Ce Plan prévoit en particulier un effort massif d’investissements publics et privés. Les besoins de son financement sont de l’ordre de 60 milliards d’euros sur cinq ans. Pour y faire face, la Tunisie comptera tout d’abord sur ses propres forces. L’épargne nationale couvrira 60 % des besoins, mais elle aura besoin inévitablement de financements extérieurs.
- Nous appelons aujourd’hui la communauté internationale, à soutenir la transition en Tunisie et plus précisément à soutenir une feuille de route qui serait élaborée et conduite par la Tunisie; feuille de route qui identifierait clairement les acteurs impliqués et les montants à mobiliser.
Plus précisément, nous appelons la communauté internationale à mettre en œuvre:
- Un programme de soutien international doté de 20 milliards d’euros sur cinq ans.

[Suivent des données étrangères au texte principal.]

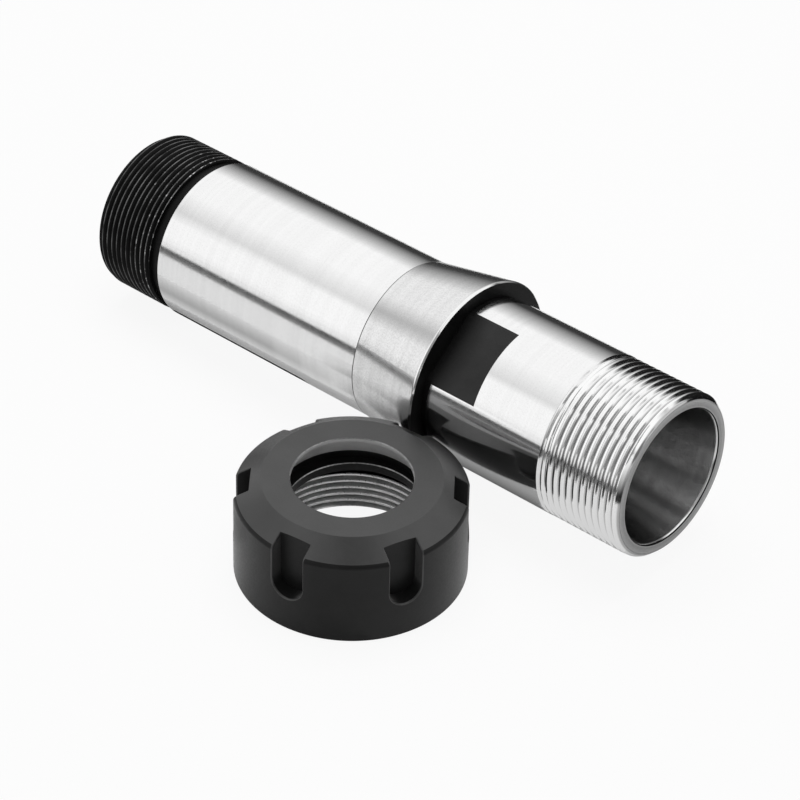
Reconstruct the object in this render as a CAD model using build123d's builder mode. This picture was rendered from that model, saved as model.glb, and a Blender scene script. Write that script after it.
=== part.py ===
"""Collet chuck holder: a threaded, keyed shank with a tapered head and a collet nose, and its clamping nut.

The holder lies on its head rim and on the end of its rear thread, so its nose points slightly up.
The nut has been taken off the nose and rests beside the head, face up.
Millimetres. +Z is up, the holder's nose points towards +X, and Z = 0 is the surface both pieces rest on.
The origin is the middle of the whole layout, on that surface.
"""

from build123d import *
from math import atan2, cos, degrees, radians, sin, sqrt, tan
import os

# Shank: stations are counted along the holder's axis from the front face of the head
shank_length = 83.4
body_diameter = 31.75
body_edge = 0.4
rear_thread_diameter = 31.45
rear_thread_length = 14.2
rear_thread_chamfer = 0.8
rear_relief_width = 2.1
rear_relief_depth = 0.75

# Keyway: milled into the ground body, its angle counted from the top towards -Y
keyway_width = 3.3
keyway_depth = 1.5
keyway_length = 35.4
keyway_rear_margin = 0.6
keyway_angle = 130.0

# Head: a seating cone that ends in a narrow rim
head_diameter = 37.4
head_half_angle = 10.0
rim_width = 0.55
rim_chamfer = 0.25

# Neck with two wrench flats on opposite sides, cut up to the head
neck_diameter = 31.8
neck_relief_width = 1.1
neck_relief_depth = 0.35
flat_length = 11.4
flat_across = 27.9
flat_angle = 36.0

# Threaded nose, with a turned groove where its thread starts
nose_length = 45.3
nose_thread_diameter = 31.7
nose_thread_length = 17.2
nose_chamfer = 0.85
nose_groove_width = 0.8
nose_groove_depth = 0.5

# Collet seat in the nose and the bore behind it
seat_mouth_diameter = 26.0
seat_half_angle = 8.0
seat_length = 27.0
mouth_chamfer = 0.4
bore_diameter = 17.0
bore_chamfer = 0.8

# Clamping nut: heights are counted from its threaded back face
nut_diameter = 42.0
nut_height = 20.0
nut_face_diameter = 32.3
nut_cone_height = 3.0
nut_shoulder_radius = 1.0
nut_back_chamfer = 0.3
nut_opening_diameter = 21.8
nut_opening_land = 0.7
nut_seat_diameter = 26.6
nut_seat_height = 4.0
groove_diameter = 28.4
groove_height = 2.3
lip_diameter = 24.8
lip_height = 1.7
lip_offset = 0.55
lip_offset_angle = 50.0
thread_relief_diameter = 32.4
thread_relief_height = 2.8
nut_thread_diameter = 30.38
nut_thread_entry = 0.8

# Six wrench slots round the nut, open at its front face
slot_count = 6
slot_width = 6.2
slot_floor_distance = 18.0
slot_end_height = 7.1
first_slot_angle = 39.6

# Layout: where the nut rests, and the gap left between the nut's edge and the head
nut_ahead_of_head = 3.9
nut_gap = 0.25

os.makedirs("parts", exist_ok=True)

body_r = body_diameter / 2
rear_thread_r = rear_thread_diameter / 2
head_r = head_diameter / 2
neck_r = neck_diameter / 2
nose_thread_r = nose_thread_diameter / 2
seat_mouth_r = seat_mouth_diameter / 2
bore_r = bore_diameter / 2
nut_r = nut_diameter / 2

rear_end = -shank_length
rear_thread_end = rear_end + rear_thread_length
body_start = rear_thread_end + rear_relief_width
rim_rear = -rim_width
cone_start = rim_rear - (head_r - body_r) / tan(radians(head_half_angle))
nose_thread_start = nose_length - nose_thread_length
seat_end = nose_length - seat_length
seat_end_r = seat_mouth_r - (seat_length - mouth_chamfer) * tan(radians(seat_half_angle))

# The holder tilts until its rim and the edge of its rear thread both touch the surface
contact_length = (shank_length - rear_thread_chamfer) - rim_width
tilt = atan2(head_r - rear_thread_r, contact_length)
head_height = head_r * cos(tilt) + rim_width * sin(tilt)

nut_shoulder = nut_height - nut_cone_height
slot_step = 360 / slot_count


def head_half_width(station):
    """Half width of the holder at a station near the head, at the height of the nut's shoulder."""
    if station > 0:
        radius = neck_r
    else:
        radius = min(head_r, max(body_r, head_r + (station - rim_rear) * tan(radians(head_half_angle))))
    return sqrt(radius**2 - (head_height - nut_shoulder) ** 2)


def nut_edge(angle):
    """Distance from the nut's centre to its plan outline at an angle; a slot reaches in to its floor."""
    from_slot = (angle - first_slot_angle + slot_step / 2) % slot_step - slot_step / 2
    in_slot = nut_r * sin(radians(abs(from_slot))) < slot_width / 2
    return slot_floor_distance / cos(radians(from_slot)) if in_slot else nut_r


# The nut is slid up to the head until its outline, slots counted, is one gap away from it
spacing = nut_gap + max(
    nut_edge(angle) * sin(radians(angle))
    + head_half_width(nut_ahead_of_head + nut_edge(angle) * cos(radians(angle)))
    for angle in range(0, 181)
)

# Placing both pieces round the middle of the layout
rear_reach = shank_length * cos(tilt) + (rear_thread_r - rear_thread_chamfer) * sin(tilt)
nose_reach = nose_length * cos(tilt) + (nose_thread_r - nose_chamfer) * sin(tilt)
head_x = (rear_reach - nose_reach) / 2
head_y = (spacing + nut_r - head_r) / 2
head_centre = Vector(head_x, head_y, head_height)
nut_centre = Vector(head_x + nut_ahead_of_head, head_y - spacing, 0)

forward = Vector(cos(tilt), 0, sin(tilt))
across = Vector(0, -1, 0)
upward = Vector(-sin(tilt), 0, cos(tilt))
holder_axis = Axis(head_centre, forward)
holder_section = Plane(head_centre, x_dir=forward, z_dir=across)
nut_axis = Axis(nut_centre, (0, 0, 1))
nut_section = Plane(nut_centre, x_dir=(1, 0, 0), z_dir=(0, -1, 0))


def around(angle):
    """Direction square to the holder's axis, at an angle from the top towards -Y."""
    return upward * cos(radians(angle)) + across * sin(radians(angle))


with BuildPart() as holder_body:
    # Outside of the turned blank, from the rear end to the nose
    with BuildSketch(holder_section):
        with BuildLine():
            Polyline(
                (rear_end, 0),
                (rear_end, rear_thread_r - rear_thread_chamfer),
                (rear_end + rear_thread_chamfer, rear_thread_r),
                (rear_thread_end, rear_thread_r),
                (rear_thread_end, rear_thread_r - rear_relief_depth),
                (body_start, rear_thread_r - rear_relief_depth),
                (body_start, body_r - body_edge),
                (body_start + body_edge, body_r),
                (cone_start, body_r),
                (rim_rear, head_r),
                (-rim_chamfer, head_r),
                (0, head_r - rim_chamfer),
                (0, neck_r - neck_relief_depth),
                (neck_relief_width, neck_r - neck_relief_depth),
                (neck_relief_width, neck_r),
                (nose_thread_start - nose_groove_width, neck_r),
                (nose_thread_start - nose_groove_width / 2, nose_thread_r - nose_groove_depth),
                (nose_thread_start, nose_thread_r),
                (nose_length - nose_chamfer, nose_thread_r),
                (nose_length, nose_thread_r - nose_chamfer),
                (nose_length, 0),
                close=True,
            )
        make_face()
    revolve(axis=holder_axis)

    # Tapered collet seat, open at the nose, and the plain bore behind it
    with BuildSketch(holder_section):
        with BuildLine():
            Polyline(
                (rear_end, 0),
                (rear_end, bore_r + bore_chamfer),
                (rear_end + bore_chamfer, bore_r),
                (seat_end, bore_r),
                (seat_end, seat_end_r),
                (nose_length - mouth_chamfer, seat_mouth_r),
                (nose_length, seat_mouth_r + mouth_chamfer),
                (nose_length, 0),
                close=True,
            )
        make_face()
    revolve(axis=holder_axis, mode=Mode.SUBTRACT)

    # Keyway with round ends
    keyway_middle = body_start + keyway_rear_margin + keyway_length / 2
    keyway_floor = head_centre + forward * keyway_middle + around(keyway_angle) * (body_r - keyway_depth)
    with BuildSketch(Plane(keyway_floor, x_dir=forward, z_dir=around(keyway_angle))):
        SlotOverall(keyway_length, keyway_width)
    extrude(amount=2 * keyway_depth, mode=Mode.SUBTRACT)

    # Wrench flats on both sides of the neck
    for flat_side in (flat_angle, flat_angle + 180):
        flat_middle = head_centre + forward * (flat_length / 2) + around(flat_side) * (flat_across / 2)
        with BuildSketch(Plane(flat_middle, x_dir=forward, z_dir=around(flat_side))):
            Rectangle(flat_length, neck_diameter)
        extrude(amount=neck_r - flat_across / 2, mode=Mode.SUBTRACT)

with BuildPart() as clamping_nut:
    # Outside: a cylinder with a wide cone towards the front face
    with BuildSketch(nut_section) as nut_outline:
        with BuildLine():
            Polyline(
                (0, 0),
                (nut_r - nut_back_chamfer, 0),
                (nut_r, nut_back_chamfer),
                (nut_r, nut_shoulder),
                (nut_face_diameter / 2, nut_height),
                (0, nut_height),
                close=True,
            )
        make_face()
        fillet(nut_outline.vertices().group_by(Axis.X)[-1].sort_by(Axis.Y)[-1], nut_shoulder_radius)
    revolve(axis=nut_axis)

    # Thread bore from the back face, with a wider relief above it
    seat_low = nut_height - nut_opening_land - nut_seat_height
    groove_low = seat_low - groove_height
    lip_low = groove_low - lip_height
    relief_low = lip_low - thread_relief_height
    nut_thread_r = nut_thread_diameter / 2
    with BuildSketch(nut_section):
        with BuildLine():
            Polyline(
                (0, 0),
                (nut_thread_r + nut_thread_entry, 0),
                (nut_thread_r, nut_thread_entry),
                (nut_thread_r, relief_low),
                (thread_relief_diameter / 2, relief_low),
                (thread_relief_diameter / 2, lip_low),
                (0, lip_low),
                close=True,
            )
        make_face()
    revolve(axis=nut_axis, mode=Mode.SUBTRACT)

    # The lip that draws the collet out is round but off centre
    lip_plane = Plane(nut_centre + Vector(0, 0, lip_low))
    lip_shift = lip_offset * Vector(cos(radians(lip_offset_angle)), sin(radians(lip_offset_angle)))
    with BuildSketch(lip_plane):
        with Locations(lip_shift):
            Circle(lip_diameter / 2)
    extrude(amount=lip_height, mode=Mode.SUBTRACT)

    # Collet groove, seating cone and front opening
    with BuildSketch(nut_section):
        with BuildLine():
            Polyline(
                (0, groove_low),
                (groove_diameter / 2, groove_low),
                (groove_diameter / 2, seat_low),
                (nut_seat_diameter / 2, seat_low),
                (nut_opening_diameter / 2, nut_height - nut_opening_land),
                (nut_opening_diameter / 2, nut_height),
                (0, nut_height),
                close=True,
            )
        make_face()
    revolve(axis=nut_axis, mode=Mode.SUBTRACT)

    # Wrench slots: flat floored, round at the lower end, open at the front face
    slot_reach = nut_height + slot_width - slot_end_height
    for index in range(slot_count):
        slot_angle = radians(first_slot_angle + index * slot_step)
        outward = Vector(cos(slot_angle), sin(slot_angle), 0)
        slot_middle = nut_centre + outward * slot_floor_distance + Vector(0, 0, slot_end_height + slot_reach / 2)
        with BuildSketch(Plane(slot_middle, x_dir=(0, 0, 1), z_dir=outward)):
            SlotOverall(slot_reach, slot_width)
        extrude(amount=nut_r - slot_floor_distance + slot_width, mode=Mode.SUBTRACT)

holder_body.part.label = "holder_body"
clamping_nut.part.label = "clamping_nut"
export_step(holder_body.part, "parts/holder_body.step")
export_step(clamping_nut.part, "parts/clamping_nut.step")

print(f"tilt {degrees(tilt):.3f} degrees, head centre {head_x:.3f} {head_y:.3f} {head_height:.3f}")
print(f"nut centre {nut_centre.X:.3f} {nut_centre.Y:.3f}, overlap {(holder_body.part & clamping_nut.part).volume:.4f}")
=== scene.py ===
"""Finished surfaces and real threads of the collet chuck holder and its clamping nut, in a plain studio.

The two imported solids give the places. Each is replaced by a closed mesh of the same named sizes, which
adds the helical threads, small broken edges and the finishes. Sizes are millimetres until a mesh is
written, which is in metres like the frame.
"""

from math import acos, atan2, cos, pi, radians, sin, sqrt, tan

import bmesh
import bpy
from mathutils import Matrix, Vector


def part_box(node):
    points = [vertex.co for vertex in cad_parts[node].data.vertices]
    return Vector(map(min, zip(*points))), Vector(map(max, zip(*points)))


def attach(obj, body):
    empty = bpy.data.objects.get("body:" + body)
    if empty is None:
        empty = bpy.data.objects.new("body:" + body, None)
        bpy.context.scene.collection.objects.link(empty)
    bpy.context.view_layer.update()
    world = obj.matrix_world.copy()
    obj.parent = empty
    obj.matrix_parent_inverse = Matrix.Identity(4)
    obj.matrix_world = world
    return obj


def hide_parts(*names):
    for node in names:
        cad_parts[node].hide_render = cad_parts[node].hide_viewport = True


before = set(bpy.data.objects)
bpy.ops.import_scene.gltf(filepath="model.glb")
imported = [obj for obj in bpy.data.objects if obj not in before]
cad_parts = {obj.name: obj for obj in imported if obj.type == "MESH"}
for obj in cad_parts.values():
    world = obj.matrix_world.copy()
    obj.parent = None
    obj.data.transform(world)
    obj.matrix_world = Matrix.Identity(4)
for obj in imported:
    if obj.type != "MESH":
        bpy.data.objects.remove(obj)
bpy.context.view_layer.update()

MM = 0.001
SEGMENTS = 240
FLANK_SLOPE = tan(radians(60))

# Holder: stations are counted along its axis from the front face of the head
shank_length = 83.4
body_r = 31.75 / 2
body_edge = 0.4
rear_thread_r = 31.45 / 2
rear_thread_length = 14.2
rear_thread_chamfer = 0.8
rear_thread_pitch = 25.4 / 20
rear_face_inset = 0.05
rear_relief_width = 2.1
rear_relief_depth = 0.75

keyway_width = 3.3
keyway_depth = 1.5
keyway_length = 35.4
keyway_rear_margin = 0.6
keyway_angle = radians(130)

head_r = 37.4 / 2
head_half_angle = radians(10)
rim_width = 0.55
rim_chamfer = 0.25
cone_line_width = 0.2
cone_line_depth = 0.08

neck_r = 31.8 / 2
neck_relief_width = 1.1
neck_relief_depth = 0.35
neck_edge_round = 0.2
flat_length = 11.4
flat_half = 27.9 / 2
flat_angle = radians(36)

nose_length = 45.3
nose_thread_r = 31.7 / 2
nose_thread_length = 17.2
nose_thread_pitch = 1.5
nose_chamfer = 0.85
nose_face_inset = 0.08
nose_groove_width = 0.8
nose_groove_depth = 0.5
nose_groove_rounding = 0.08

seat_mouth_r = 26.0 / 2
seat_half_angle = radians(8)
seat_length = 27.0
mouth_chamfer = 0.4
mouth_edge = 0.2
mouth_rim = 0.35
bore_r = 17.0 / 2
bore_chamfer = 0.8

# Clamping nut: heights are counted from its threaded back face
nut_r = 42.0 / 2
nut_height = 20.0
nut_face_r = 32.3 / 2
nut_face_rounding = 0.3
nut_cone_height = 3.0
nut_shoulder_radius = 1.0
nut_back_chamfer = 0.3
nut_opening_r = 21.8 / 2
nut_opening_land = 0.7
nut_opening_edge = 0.14
nut_seat_r = 26.6 / 2
nut_seat_height = 4.0
groove_r = 28.4 / 2
groove_height = 2.3
lip_r = 24.8 / 2
lip_height = 1.7
lip_edge = 0.15
lip_offset = 0.55
lip_offset_angle = radians(50)
thread_relief_r = 32.4 / 2
thread_relief_height = 2.8
nut_thread_r = 30.38 / 2
nut_thread_root_r = 32.0 / 2
nut_thread_entry = 0.8
nut_back_inset = 0.02
slot_count = 6
slot_width = 6.2
slot_floor = 18.0
slot_end_height = 7.1
first_slot_angle = radians(39.6)
slot_edge = 0.35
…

- Une déclaration claire sur les modalités de mobilisation et de coordination entre les différentes institutions financières (FMI, Banque mondiale, BERD, BEI, BAD et BID) afin qu’elles puissent contribuer de manière optimale à la croissance et à la restructuration de l’économie tunisienne.
- Un engagement, à titre individuel, des pays européens d’appuyer l’obtention pour la Tunisie du statut de partenaire associé de l’Union européenne avec un plein accès aux fonds structurels européens.
La Tunisie serait ainsi définitivement engagée dans un processus de transition historique avec son volet politique de construction d’une démocratie moderniste et son volet économique et social basé sur un plan de développement ambitieux.
La communauté internationale dans son ensemble est invitée à se mobiliser rapidement pour contribuer à la réussite de ce processus dans le cadre d’un authentique partenariat qui aura des répercussions internes et externes importantes, en favorisant une transition démocratique allant dans le sens de l’ouverture et de la modernité et conduisant à plus de prospérité pour la Tunisie et pour la région euroméditerranéenne.